Penulis memandang sekolah itu sebagai sebuah lembaga berjiwa. Ia dibangun berdasarkan kebiasaan, tradisi, juga idealisme oleh orang-orang yang terlibat di dalamnya. Mereka yang terlibat di sekolah itu bukan hanya orang-orang yang pada saat itu beraktivitas di dalamnya.
Mereka juga termasuk para alumnus, bahkan dalam banyak kasus pemerintah daerah/pejabat pun ikut terlibat. Sejumlah sekolah dengan sengaja diperlakukan istimewa untuk kepentingan para pejabat.
Tak heran jika pada sebuah sekolah ada kebiasaan, tradisi, perilaku, atau cara berdinamika yang unggul dan khas. Jadi, ada semacam sistem sosial yang terbangun pada sekolah. Sebagai sebuah sistem sosial, setiap sekolah sesungguhnya punya gugus habitus. Itulah yang terjadi pada sejumlah sekolah favorit.
Sebagai sebuah lembaga sosial yang memengaruhi pembentukan karakter, pada sekolah favorit lahirlah lulusan yang memiliki habitus berkarakter unggul dan khas.
Sistem zonasi tak hanya mengusik zona nyaman sekolah, tetapi juga zona nyaman sejumlah pihak yang berkepentingan dengan sekolah tertentu.
Semua pihak yang terlibat dalam penyelenggaraan pendidikan di sekolah semacam ini berjerih payah agar tercipta proses pembelajaran yang jujur meski demi tujuan itu sering kali sekolah seperti ini tidak melahirkan lulusan dengan nilai ujian nasional (UN) fantastis.
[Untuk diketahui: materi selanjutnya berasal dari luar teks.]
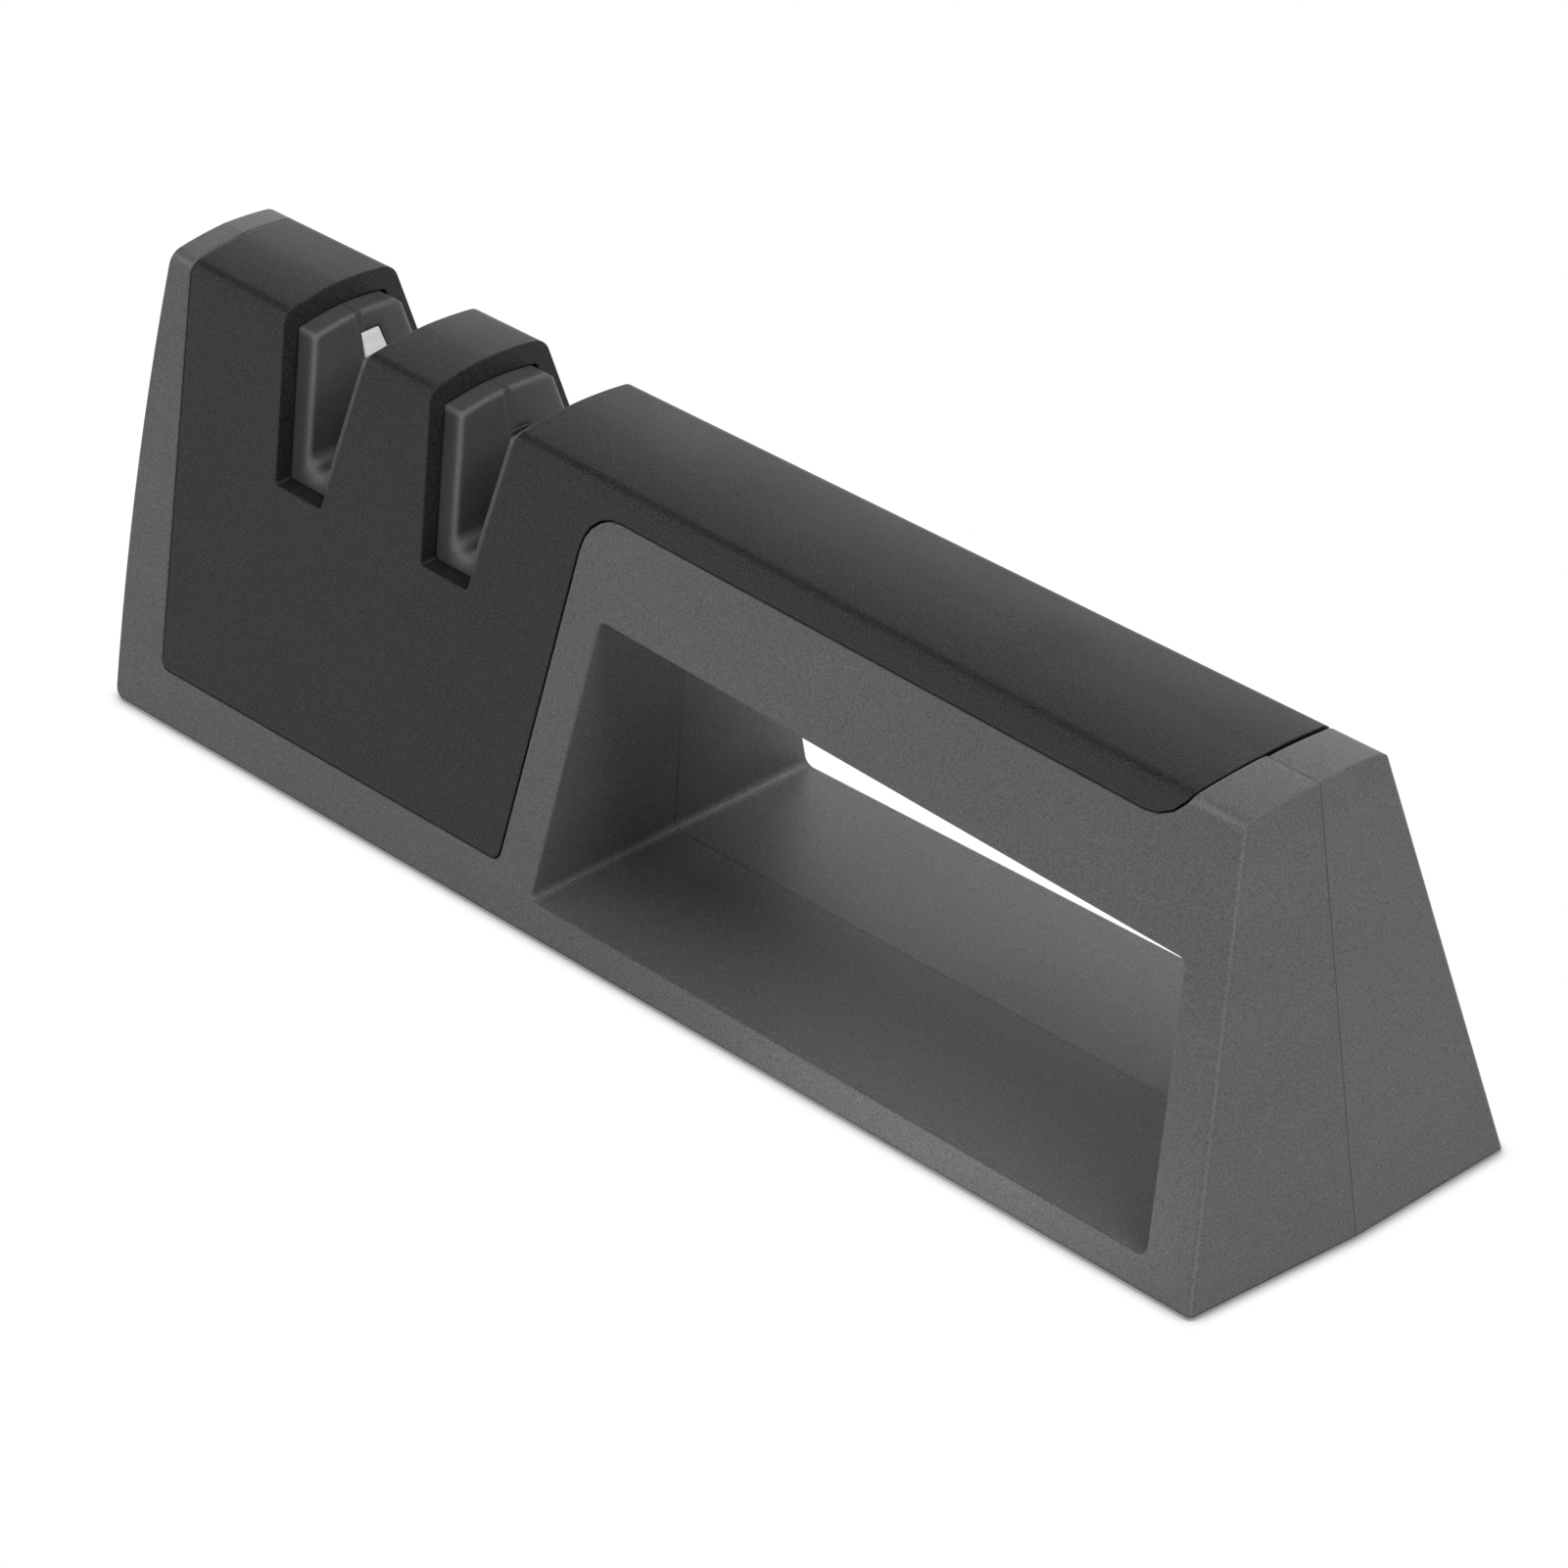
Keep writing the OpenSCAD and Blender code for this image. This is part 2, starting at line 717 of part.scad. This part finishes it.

Sekolah-sekolah favorit lain menciptakan keunggulan dalam menciptakan dinamika studi yang rapi, tegas, disiplin, dinamis, konsisten, obyektif, transparan, dan berkeadilan. Pada sekolah seperti ini bukan hanya siswa, melainkan juga para guru, bahkan tenaga kependidikan, mau tak mau harus berjerih payah jika ingin tetap mengikuti dinamika di sekolah itu.
Apabila tak mau menyesuaikan dinamika unggul dan khas sekolah yang telah tercipta itu, siswa bahkan guru bersangkutan akan tersisih. Beberapa siswa juga guru akhirnya harus mengajukan pengunduran diri.
Tradisi-tradisi unggul dan khas itu, misalnya, tiadanya toleransi pada perilaku mencontek.
Apa setelahnya?
Apabila memang intensi bersayap dari diterapkannya sistem PPDB dengan sistem zonasi adalah untuk meniadakan sekolah favorit sehingga keadilan dan jaminan bagi segenap warga masyarakat beroleh pendidikan yang unggul terwujud, perlulah kesungguhan, kejujuran, dan konsistensi dalam pengelolaan pendidikan kita.
Pendidikan, khususnya sekolah, tidak pernah boleh lagi hanya menjadi instrumen mainan bagi kepentingan raja-raja kecil pengambil keputusan pemerintah, lebih-lebih para pejabat yang terkait dunia pendidikan.
Pemindahan sejumlah tenaga pendidik harus dilakukan dengan intensi yang tulus, yaitu hanya demi pemberdayaan sekolah. Bersama itu harus dipastikan pemberdayaan fasilitas penunjang proses pembelajaran yang transparan, obyektif, dan berkeadilan. Kita juga harus memastikan bahwa apa yang telah diputuskan dan dirancang di tingkat Kementerian Pendidikan dan Kebudayaan diterapkan dengan sempurna di tingkat pemerintah daerah.
Kita bisa membayangkan itu semua merupakan kerja besar. Tak jarang untuk mewujudkan pendidikan yang berkeadilan ini akan terjadi tarik-menarik kepentingan yang sengit antara lembaga dan pejabat. Sistem zonasi tak hanya mengusik zona nyaman sekolah, tetapi juga zona nyaman sejumlah pihak yang berkepentingan dengan sekolah tertentu.
Apabila sistem PPDB dengan sistem zonasi ini tak diikuti dengan kesungguhan kita menyelenggarakan pendidikan yang lugas dan berkeadilan, sesungguhnya kita sedang membawa sebuah generasi bangsa ini masuk ke jurang keterpurukan. Akan ada sejumlah siswa yang mengalami bagaikan harus belajar menjadi kucing di kandang kucing, padahal hakikatnya ia singa. Jangan sekali-kali main-main dengan pengelolaan pendidikan karena hal itu sama saja dengan sedang mempermainkan nasib bangsa ini.